Speaking of nerds, Mayer spent a long time Friday in San Francisco with the Flickr team. There, the once trendy photo-sharing site got a lot of attention from the new boss, who loves to geek out on products. Interestingly, said numerous sources, she spent only a few minutes with the sales team in the office.

The engineer-lovefest is not going unnoticed at the company by its other units. Many in the sales, finance and media side of Yahoo are becoming worried that Mayer’s more intense focus on just products and engineers might become an issue in the future.

“It’s a bigger company than just engineers, and we pay the bills,” said one disgruntled advertising sales staffer.

Mayer certainly has lots of places to attend to, which will require that she staff up a little faster and, of course, staff down on those in current management she does not intend to keep.

Yesterday, U.S. sales head Wayne Powers left for a job at Parade Publications, while the jury is still out on a number of others, from CFO Tim Morse to media head Mickie Rosen to revenue chief Michael Barrett.

Mayer has been trying to make some hires, but they remain so far at the enthusiastic young mentee end of the talent spectrum.

Such as Andrew Schulte (pictured here), a former Google product marketing manager, who is now Mayer’s chief of staff.
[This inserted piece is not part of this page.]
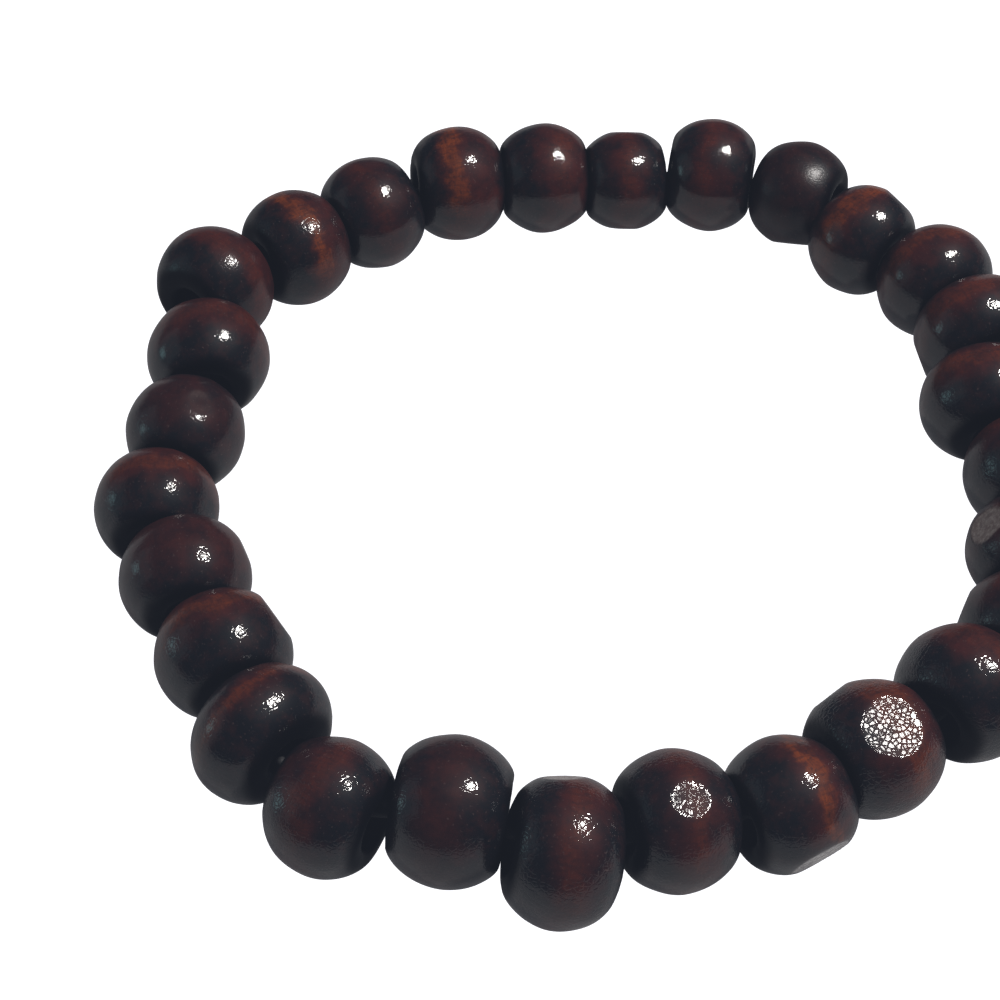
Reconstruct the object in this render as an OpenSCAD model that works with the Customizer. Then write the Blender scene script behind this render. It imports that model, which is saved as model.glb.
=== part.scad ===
// A stretch bracelet: barrel-shaped wooden beads strung on one closed loop of elastic cord.
// It lies flat on the surface z = 0, and the origin is on that surface under the middle of its box.

/* [Beads] */
// Diameter of an average bead round its girth
bead_diameter = 10; // [9:0.1:12]
// Length of an average bead along its bore
bead_length = 6.8; // [6:0.1:7.6]
// Diameter of the flat face at each end of an average bead
end_face_diameter = 6.2; // [5.2:0.1:6.8]
// Diameter of the bore drilled through every bead
bore_diameter = 3.2; // [3:0.1:3.8]
// Width of the bevel round each mouth of a bore
bore_bevel = 0.3; // [0.1:0.05:0.5]

/* [Stringing] */
// Diameter of the elastic cord
cord_diameter = 0.8; // [0.5:0.1:1]
// Diameter of the knot that closes the cord, hidden in a bore
knot_diameter = 1.8; // [1.4:0.1:2.2]
// Length of the knot along the cord
knot_length = 2.4; // [2:0.1:3.2]
// Gap between two neighbouring beads where they come closest
bead_gap = 0.2; // [0.18:0.01:0.4]

/* [Hidden] */
$fn = 64;
BEAD_BROWN = [0.19, 0.09, 0.08];
CORD_BLACK = [0.05, 0.05, 0.05];
CORD_SIDES = 8;
// A length by which a cutting tool runs past what it cuts
OVERSHOOT = 0.5;

// One row for each bead, in order round the loop, clockwise seen from above.
// GIRTH and LENGTH are shares of the average bead. HEADING is the way that its bore points,
// in degrees from +X, and RISE is how far the bore points above level. SLIP is how far the
// bead has slipped outwards on the cord, as a share of the room that its bore leaves.
GIRTH = 0;
LENGTH = 1;
HEADING = 2;
RISE = 3;
SLIP = 4;
BEADS = [
    [1.03, 1.01, 59, -6, 1.15],
    [1.01, 1.04, 38, -6, -0.40],
    [0.99, 1.05, 30, 4, -0.25],
    [1.02, 1.08, 10, -5, 0.45],
    [0.98, 1.08, 4, 0, 0.35],
    [0.91, 1.00, 4, 1, -0.15],
    [1.01, 1.04, -13, 2, 0.35],
    [0.95, 1.03, -31, 6, 0.80],
    [0.96, 0.99, -49, 0, -0.65],
    [1.00, 0.97, -67, 0, 0.65],
    [1.06, 0.96, -75, 1, 0.60],
    [1.04, 0.98, -86, -5, -1.10],
    [0.99, 1.01, -90, 2, 0.30],
    [0.94, 0.97, -102, -1, -0.25],
    [0.98, 0.96, -124, 1, 0.75],
    [0.99, 1.01, -134, 2, -0.15],
    [0.96, 1.06, -156, 3, -0.60],
    [0.93, 1.02, -157, 3, 0.40],
    [0.95, 1.01, -167, 10, -0.65],
    [1.02, 0.99, -184, 12, 0.70],
    [1.02, 1.07, -190, 5, -1.05],
    [0.95, 0.99, -207, -1, 0.60],
    [1.04, 0.85, -227, -2, -0.60],
    [0.99, 1.02, -247, -1, -1.35],
    [0.98, 1.02, -258, -2, -0.30],
    [0.95, 1.00, -263, -2, 1.25],
    [0.94, 1.04, -278, 2, 0.15],
    [1.00, 1.08, -264, -1, -0.60],
];
bead_count = len(BEADS);
// The bead whose bore hides the knot
KNOT_BEAD = 13;

// One row for each flat or worn place: the bead's number, the place's bearing round the bore in
// degrees (0 faces outwards, 90 up, 180 inwards), its lean along the bore in degrees, and its
// depth as a share of the average bead's diameter.
FLAT_BEAD = 0;
BEARING = 1;
LEAN = 2;
DEPTH = 3;
FLATS = [
    [6, 50, 5, 0.02],
    [6, -130, -5, 0.015],
    [8, -130, 10, 0.03],
    [9, 40, 10, 0.02],
    [11, -155, -10, 0.025],
    [14, 145, 0, 0.03],
    [15, 180, 5, 0.015],
    [17, 78, 1, 0.05],
    [17, 160, 15, 0.02],
    [18, -12, -5, 0.06],
    [19, 80, 5, 0.015],
    [20, 147, 10, 0.03],
    [24, 165, 10, 0.04],
    [25, 170, 10, 0.01],
    [27, 115, 0, 0.015],
];

function row(i) = BEADS[(i + bead_count) % bead_count];
function bead_radius(i) = row(i)[GIRTH] * bead_diameter / 2;
function face_radius(i) = row(i)[GIRTH] * end_face_diameter / 2;
function half_length(i) = row(i)[LENGTH] * bead_length / 2;
function unit(v) = v / norm(v);

// A bead's side is an arc turned round the bore: this is how far the arc's centre lies from the bore's axis.
function arc_offset(i) =
    (pow(bead_radius(i), 2) - pow(face_radius(i), 2) - pow(half_length(i), 2))
    / (2 * (bead_radius(i) - face_radius(i)));
function arc_radius(i) = bead_radius(i) - arc_offset(i);

// The direction of a bead's bore, and the height of its middle when its side rests on z = 0.
function bore_axis(i) =
    let (heading = row(i)[HEADING], rise = row(i)[RISE])
    [cos(rise) * cos(heading), cos(rise) * sin(heading), sin(rise)];
function middle_height(i) = arc_radius(i) + arc_offset(i) * cos(row(i)[RISE]);

// How far the next bead lies to the side of this one, because each has slipped on the cord.
slip_room = (bore_diameter - cord_diameter) / 2;
function sideways(i) = (row(i + 1)[SLIP] - row(i)[SLIP]) * slip_room;

// Two neighbours lean apart by the turn between their bores, and come closest rim to rim.
// A step to the side takes one rim past the other, so that they can come closer.
function joint_axis(i) = unit(bore_axis(i) + bore_axis(i + 1));
function half_turn(i) = acos(min(1, bore_axis(i) * joint_axis(i)));
function joint_spacing(i) =
    bead_gap
    + (half_length(i) + half_length(i + 1)) * cos(half_turn(i))
    + (face_radius(i) + face_radius(i + 1)) * sin(half_turn(i))
    - abs(sideways(i)) * tan(half_turn(i));

// The step over the surface from the middle of one bead to the middle of the next.
function bead_step(i) =
    let (
        axis = joint_axis(i),
        level = norm([axis.x, axis.y]),
        ahead = [axis.x, axis.y] / level,
        climb = middle_height(i + 1) - middle_height(i)
    )
    ahead * (joint_spacing(i) - climb * axis.z) / level + [-ahead.y, ahead.x] * sideways(i);

// The steps in order round the loop; what they miss at the end is shared out evenly between them.
walk = [for (i = 0, p = [0, 0]; i <= bead_count; p = p + bead_step(i), i = i + 1) p];
miss = walk[bead_count];
loop = [for (i = [0 : bead_count - 1]) walk[i] - miss * i / bead_count];

// How far a bead reaches from its middle in a level direction, to its rim or to its arc.
function reach(i, direction) =
    let (
        along = abs(bore_axis(i) * direction),
        across = sqrt(1 - along * along)
    )
    along * arc_radius(i) <= half_length(i)
        ? arc_offset(i) * across + arc_radius(i)
        : half_length(i) * along + face_radius(i) * across;
function low_side(k, direction) = min([for (i = [0 : bead_count - 1]) loop[i][k] - reach(i, direction)]);
function high_side(k, direction) = max([for (i = [0 : bead_count - 1]) loop[i][k] + reach(i, direction)]);
box_middle = [
    (low_side(0, [1, 0, 0]) + high_side(0, [1, 0, 0])) / 2,
    (low_side(1, [0, 1, 0]) + high_side(1, [0, 1, 0])) / 2
];
function bead_middle(i) =
    let (
        k = (i + bead_count) % bead_count,
        place = loop[k] - box_middle
    )
    [place.x, place.y, middle_height(k)];

function bead_name(i) = str("bead_", i < 9 ? "0" : "", i + 1);

// The outline that is turned into a bead: an arc between two flat ends, open at the bore.
module bead_outline(i) {
    intersection() {
        translate([arc_offset(i), 0])
            circle(r = arc_radius(i));
        translate([bore_diameter / 2, -half_length(i)])
            square([bead_radius(i), 2 * half_length(i)]);
    }
}

// The bevels at the two mouths of a bore, as cutting cones.
module mouth_bevels(i) {
    for (end = [0, 1])
        mirror([0, 0, end])
            translate([0, 0, half_length(i) - bore_bevel])
                cylinder(
                    h = bore_bevel + OVERSHOOT,
                    r1 = bore_diameter / 2,
                    r2 = bore_diameter / 2 + bore_bevel + OVERSHOOT
                );
}

// A block that cuts one flat on a bead that lies with its bore along X and its outer side at +Y.
module flat_cutter(i, flat) {
    surface_at = arc_radius(i) + arc_offset(i) * cos(flat[LEAN]);
    rotate([flat[BEARING], 0, 0])
        rotate([0, 0, -flat[LEAN]])
            translate([0, surface_at - flat[DEPTH] * bead_diameter + bead_diameter / 2, 0])
                cube(bead_diameter, center = true);
}

module bead(i) {
    color(BEAD_BROWN)
        translate(bead_middle(i))
            rotate([0, -row(i)[RISE], row(i)[HEADING]])
                difference() {
                    rotate([0, 90, 0])
                        difference() {
                            rotate_extrude() bead_outline(i);
                            mouth_bevels(i);
                        }
                    for (flat = FLATS)
                        if (flat[FLAT_BEAD] == i + 1) flat_cutter(i, flat);
                }
}

// The cord runs through the middle of each bead and crosses to the next bead half way between their mouths.
function crossing(i) =
    (bead_middle(i) + bore_axis(i) * half_length(i)
    + bead_middle(i + 1) - bore_axis(i + 1) * half_length(i + 1)) / 2;
function cord_rings_in(i) =
    i == KNOT_BEAD
        ? [for (k = [[-1, cord_diameter], [-0.5, knot_diameter], [0.5, knot_diameter], [1, cord_diameter]])
            [bead_middle(i) + bore_axis(i) * k[0] * knot_length / 2, k[1] / 2]]
        : [[bead_middle(i), cord_diameter / 2]];
cord_rings = [
    for (i = [0 : bead_count - 1])
        each concat(cord_rings_in(i), [[crossing(i), cord_diameter / 2]])
];
ring_count = len(cord_rings);
function cord_point(k) = cord_rings[(k + ring_count) % ring_count][0];
function cord_ring(k) =
    let (
        ahead = unit(cord_point(k + 1) - cord_point(k - 1)),
        side = unit(cross(ahead, [0, 0, 1])),
        up = cross(side, ahead)
    )
    [for (j = [0 : CORD_SIDES - 1])
        cord_point(k) + cord_rings[k][1] * (side * cos(360 * j / CORD_SIDES) + up * sin(360 * j / CORD_SIDES))];

module elastic_cord() {
    points = [for (k = [0 : ring_count - 1]) each cord_ring(k)];
    faces = [
        for (k = [0 : ring_count - 1], j = [0 : CORD_SIDES - 1])
            let (
                next_k = (k + 1) % ring_count,
                next_j = (j + 1) % CORD_SIDES,
                a = k * CORD_SIDES + j,
                b = k * CORD_SIDES + next_j,
                c = next_k * CORD_SIDES + next_j,
                d = next_k * CORD_SIDES + j
            )
            each [[a, b, c], [a, c, d]]
    ];
    color(CORD_BLACK)
        polyhedron(points = points, faces = faces, convexity = 4);
}

for (i = [0 : bead_count - 1])
    bead(i);
elastic_cord();
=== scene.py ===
import math

import bpy
import numpy as np
from mathutils import Matrix, Vector
from mathutils.bvhtree import BVHTree


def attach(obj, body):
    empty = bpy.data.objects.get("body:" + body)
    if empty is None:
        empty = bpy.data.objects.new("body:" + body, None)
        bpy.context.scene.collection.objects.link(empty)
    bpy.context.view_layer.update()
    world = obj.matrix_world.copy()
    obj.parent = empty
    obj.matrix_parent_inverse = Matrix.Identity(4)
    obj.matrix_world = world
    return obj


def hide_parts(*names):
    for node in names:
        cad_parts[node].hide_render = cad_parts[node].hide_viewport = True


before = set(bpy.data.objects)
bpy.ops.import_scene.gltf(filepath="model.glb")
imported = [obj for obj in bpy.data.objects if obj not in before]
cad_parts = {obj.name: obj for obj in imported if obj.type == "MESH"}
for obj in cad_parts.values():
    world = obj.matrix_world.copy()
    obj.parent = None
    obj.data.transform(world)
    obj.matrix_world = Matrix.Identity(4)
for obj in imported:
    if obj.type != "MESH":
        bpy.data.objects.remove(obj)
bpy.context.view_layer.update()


# Wooden beads: each is turned on a lathe, drilled, tumbled in dark mahogany stain and dipped in clear
# lacquer. The end grain round the bores drinks most stain and dries blue-black, and near the ends, where
# the beads meet, and in the mouths of the bores it is painted near black as painted shade. A red-brown
# band stays between the ends, at another place and in another shade on every bead.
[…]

Described by several Yahoos to me as a “smart hipster,” he did a very short stint at hot payments start-up Square in exec comms, after leaving Google.

As with her hire of PR whatever — sorry, but given 100 percent non-calls back, I am not sure what she does — Anne Espiritu, Schulte is a more junior and less experienced manager to whom Mayer is now giving a lot of serious responsibility.
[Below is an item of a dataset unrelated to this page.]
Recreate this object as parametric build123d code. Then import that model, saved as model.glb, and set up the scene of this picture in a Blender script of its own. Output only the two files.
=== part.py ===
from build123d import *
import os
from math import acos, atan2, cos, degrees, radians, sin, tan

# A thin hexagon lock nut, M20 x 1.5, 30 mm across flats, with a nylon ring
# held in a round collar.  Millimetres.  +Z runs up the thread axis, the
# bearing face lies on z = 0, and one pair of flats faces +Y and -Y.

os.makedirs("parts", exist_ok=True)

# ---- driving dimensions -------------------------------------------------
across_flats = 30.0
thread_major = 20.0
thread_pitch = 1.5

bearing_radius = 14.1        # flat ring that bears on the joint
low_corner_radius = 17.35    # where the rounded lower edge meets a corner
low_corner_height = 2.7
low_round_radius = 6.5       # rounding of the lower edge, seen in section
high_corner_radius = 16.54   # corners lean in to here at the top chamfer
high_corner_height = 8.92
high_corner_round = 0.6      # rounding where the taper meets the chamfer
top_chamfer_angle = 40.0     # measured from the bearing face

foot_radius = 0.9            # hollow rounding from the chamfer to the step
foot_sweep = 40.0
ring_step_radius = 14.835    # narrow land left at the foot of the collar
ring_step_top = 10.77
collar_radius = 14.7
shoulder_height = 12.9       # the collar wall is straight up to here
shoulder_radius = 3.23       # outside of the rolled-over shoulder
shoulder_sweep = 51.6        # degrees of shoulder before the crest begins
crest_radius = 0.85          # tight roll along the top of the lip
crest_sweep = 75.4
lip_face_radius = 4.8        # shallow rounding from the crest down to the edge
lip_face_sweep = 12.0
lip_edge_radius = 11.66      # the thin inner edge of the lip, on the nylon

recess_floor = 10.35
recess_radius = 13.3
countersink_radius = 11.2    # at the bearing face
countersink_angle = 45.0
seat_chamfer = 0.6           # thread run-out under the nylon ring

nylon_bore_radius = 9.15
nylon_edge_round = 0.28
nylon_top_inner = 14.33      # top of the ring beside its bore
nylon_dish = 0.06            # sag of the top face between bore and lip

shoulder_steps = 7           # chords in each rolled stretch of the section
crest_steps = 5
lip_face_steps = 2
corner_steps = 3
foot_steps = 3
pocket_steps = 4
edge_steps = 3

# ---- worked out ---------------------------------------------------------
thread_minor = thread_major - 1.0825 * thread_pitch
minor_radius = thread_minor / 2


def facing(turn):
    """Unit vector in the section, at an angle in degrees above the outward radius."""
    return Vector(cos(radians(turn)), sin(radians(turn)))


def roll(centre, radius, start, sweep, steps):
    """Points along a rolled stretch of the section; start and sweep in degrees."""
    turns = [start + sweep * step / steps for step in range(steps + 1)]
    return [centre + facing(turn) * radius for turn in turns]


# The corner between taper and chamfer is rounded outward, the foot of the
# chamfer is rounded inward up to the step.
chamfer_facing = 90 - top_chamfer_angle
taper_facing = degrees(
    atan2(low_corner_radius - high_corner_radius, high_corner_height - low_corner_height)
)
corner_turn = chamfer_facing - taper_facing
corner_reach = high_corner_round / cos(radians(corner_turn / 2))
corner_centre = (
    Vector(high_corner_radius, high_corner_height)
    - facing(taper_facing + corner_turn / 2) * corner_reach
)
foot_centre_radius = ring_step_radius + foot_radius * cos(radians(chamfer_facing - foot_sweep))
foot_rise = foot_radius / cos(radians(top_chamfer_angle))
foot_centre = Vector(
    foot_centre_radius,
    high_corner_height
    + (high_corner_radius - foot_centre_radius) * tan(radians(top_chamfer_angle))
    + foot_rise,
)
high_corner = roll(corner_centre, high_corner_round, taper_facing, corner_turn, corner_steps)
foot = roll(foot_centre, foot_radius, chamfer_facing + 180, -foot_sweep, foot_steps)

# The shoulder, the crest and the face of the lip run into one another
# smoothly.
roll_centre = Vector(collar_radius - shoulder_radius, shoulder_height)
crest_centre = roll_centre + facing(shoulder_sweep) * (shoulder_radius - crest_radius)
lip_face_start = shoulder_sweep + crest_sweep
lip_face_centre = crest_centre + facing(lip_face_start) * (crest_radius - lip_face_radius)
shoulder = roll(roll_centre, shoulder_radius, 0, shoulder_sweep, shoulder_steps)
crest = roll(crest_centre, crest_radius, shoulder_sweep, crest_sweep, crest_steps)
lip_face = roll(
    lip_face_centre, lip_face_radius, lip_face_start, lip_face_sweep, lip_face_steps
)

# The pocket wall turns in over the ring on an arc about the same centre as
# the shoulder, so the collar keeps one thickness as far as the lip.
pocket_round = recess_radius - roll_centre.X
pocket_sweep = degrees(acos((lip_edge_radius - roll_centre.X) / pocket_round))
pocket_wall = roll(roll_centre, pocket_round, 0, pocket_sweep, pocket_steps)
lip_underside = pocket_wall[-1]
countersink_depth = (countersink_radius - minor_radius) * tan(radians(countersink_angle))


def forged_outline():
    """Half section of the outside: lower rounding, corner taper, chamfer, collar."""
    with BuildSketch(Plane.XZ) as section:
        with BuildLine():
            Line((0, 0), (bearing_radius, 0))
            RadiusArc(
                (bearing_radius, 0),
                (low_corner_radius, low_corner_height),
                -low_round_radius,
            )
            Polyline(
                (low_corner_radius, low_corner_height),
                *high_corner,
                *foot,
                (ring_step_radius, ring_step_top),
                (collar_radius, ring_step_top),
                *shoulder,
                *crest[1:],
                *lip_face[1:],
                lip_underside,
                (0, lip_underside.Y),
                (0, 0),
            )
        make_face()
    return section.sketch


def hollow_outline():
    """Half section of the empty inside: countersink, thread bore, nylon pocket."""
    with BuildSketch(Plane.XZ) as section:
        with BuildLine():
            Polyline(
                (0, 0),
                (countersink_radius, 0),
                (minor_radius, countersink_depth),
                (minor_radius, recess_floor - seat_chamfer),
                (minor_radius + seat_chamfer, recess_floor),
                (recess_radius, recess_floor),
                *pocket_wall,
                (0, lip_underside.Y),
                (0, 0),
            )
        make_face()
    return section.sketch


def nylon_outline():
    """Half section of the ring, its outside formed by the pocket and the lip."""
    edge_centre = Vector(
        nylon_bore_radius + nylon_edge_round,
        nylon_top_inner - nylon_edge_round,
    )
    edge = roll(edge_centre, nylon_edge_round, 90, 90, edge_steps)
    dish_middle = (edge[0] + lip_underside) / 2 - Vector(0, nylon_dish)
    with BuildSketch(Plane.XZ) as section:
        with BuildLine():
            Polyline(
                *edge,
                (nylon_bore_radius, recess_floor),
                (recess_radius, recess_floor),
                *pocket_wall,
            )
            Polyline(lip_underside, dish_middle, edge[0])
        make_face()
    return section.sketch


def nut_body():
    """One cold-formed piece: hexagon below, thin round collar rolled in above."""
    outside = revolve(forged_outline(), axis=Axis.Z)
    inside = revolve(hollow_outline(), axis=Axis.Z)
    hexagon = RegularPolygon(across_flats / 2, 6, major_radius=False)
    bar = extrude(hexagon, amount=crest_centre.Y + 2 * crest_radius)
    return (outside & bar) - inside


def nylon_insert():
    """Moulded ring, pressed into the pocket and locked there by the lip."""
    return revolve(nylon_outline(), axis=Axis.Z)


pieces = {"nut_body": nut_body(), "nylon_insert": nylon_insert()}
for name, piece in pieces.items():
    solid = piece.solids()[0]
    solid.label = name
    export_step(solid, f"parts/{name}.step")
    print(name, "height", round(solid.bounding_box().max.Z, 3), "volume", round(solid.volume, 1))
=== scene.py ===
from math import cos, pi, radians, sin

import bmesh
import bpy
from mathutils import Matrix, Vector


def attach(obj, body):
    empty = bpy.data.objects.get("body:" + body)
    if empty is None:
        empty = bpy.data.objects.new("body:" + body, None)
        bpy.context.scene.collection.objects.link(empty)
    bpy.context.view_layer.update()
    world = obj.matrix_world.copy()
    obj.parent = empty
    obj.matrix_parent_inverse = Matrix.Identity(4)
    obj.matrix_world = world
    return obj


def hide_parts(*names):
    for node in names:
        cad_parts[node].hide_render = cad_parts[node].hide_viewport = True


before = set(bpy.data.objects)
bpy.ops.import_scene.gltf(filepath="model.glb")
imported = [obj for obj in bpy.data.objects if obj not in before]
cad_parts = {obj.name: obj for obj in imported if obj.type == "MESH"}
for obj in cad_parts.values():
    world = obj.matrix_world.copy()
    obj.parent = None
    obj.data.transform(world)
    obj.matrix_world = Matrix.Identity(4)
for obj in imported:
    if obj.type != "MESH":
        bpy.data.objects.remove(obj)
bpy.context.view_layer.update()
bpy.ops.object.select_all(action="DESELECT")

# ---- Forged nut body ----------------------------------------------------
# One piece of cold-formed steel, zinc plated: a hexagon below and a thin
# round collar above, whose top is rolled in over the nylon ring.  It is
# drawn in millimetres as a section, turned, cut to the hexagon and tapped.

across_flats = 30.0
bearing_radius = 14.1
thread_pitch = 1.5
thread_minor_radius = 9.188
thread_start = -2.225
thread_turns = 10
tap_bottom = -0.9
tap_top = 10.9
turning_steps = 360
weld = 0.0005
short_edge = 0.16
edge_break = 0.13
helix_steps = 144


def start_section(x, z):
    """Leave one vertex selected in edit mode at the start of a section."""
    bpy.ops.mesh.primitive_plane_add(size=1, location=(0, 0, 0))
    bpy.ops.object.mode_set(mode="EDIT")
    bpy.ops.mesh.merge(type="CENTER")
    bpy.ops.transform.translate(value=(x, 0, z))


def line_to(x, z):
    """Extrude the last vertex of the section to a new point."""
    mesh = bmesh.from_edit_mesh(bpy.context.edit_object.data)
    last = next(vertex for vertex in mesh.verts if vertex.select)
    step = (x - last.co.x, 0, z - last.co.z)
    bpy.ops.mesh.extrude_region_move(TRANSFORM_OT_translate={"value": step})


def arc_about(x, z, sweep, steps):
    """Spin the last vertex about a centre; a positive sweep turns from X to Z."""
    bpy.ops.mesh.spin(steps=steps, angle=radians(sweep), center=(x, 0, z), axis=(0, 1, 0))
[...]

It’s a laudable idea, but Mayer will still soon need to bring in many more pairs of steadier helping hands too, given her daunting task.
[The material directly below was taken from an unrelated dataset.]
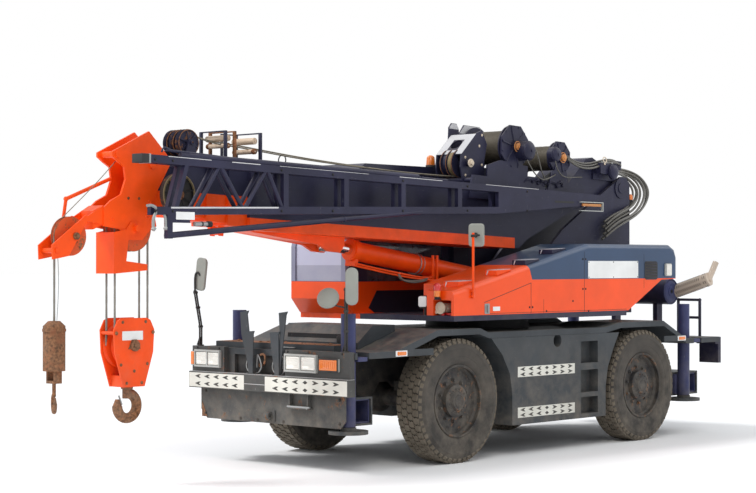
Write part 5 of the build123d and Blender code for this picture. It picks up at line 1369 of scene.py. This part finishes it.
def buildWinchHoses():
    thin = [tubePart([onBoom(1.880, 0.430, 0.180), onBoom(1.840, 0.445, 0.110),
                      onBoom(1.752, 0.425, 0.050), onBoom(1.600, 0.400, -0.010),
                      onBoom(1.480, 0.380, -0.012), onBoom(1.270, 0.350, 0.060),
                      onBoom(1.200, 0.300, 0.075)], 0.007, 3, 4),
            tubePart([onBoom(1.640, 0.350, 0.330), onBoom(1.655, 0.400, 0.250),
                      onBoom(1.632, 0.410, 0.170), onBoom(1.577, 0.400, 0.060),
                      onBoom(1.474, 0.370, 0.010), onBoom(1.400, 0.300, 0.000)], 0.007, 3, 4),
            tubePart([onBoom(1.300, 0.370, 0.260), onBoom(1.330, 0.400, 0.160),
                      onBoom(1.240, 0.395, 0.060), onBoom(1.060, 0.370, 0.040),
                      onBoom(0.860, 0.330, 0.070), onBoom(0.700, 0.300, 0.080)], 0.006, 3, 4)]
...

That includes everything from wrapping up the Alibaba share sale deal over the next two weeks, to successfully striking another to sell Yahoo’s Japanese assets for billions, to glad-handing and reassuring nervous advertisers, to assessing potential acquisitions, to overhauling current products and services, to rejiggering its ad tech stack, to calming tetchy Wall Street investors and getting the stock moving, to considering significant layoffs … well … you get the enormity of the situation.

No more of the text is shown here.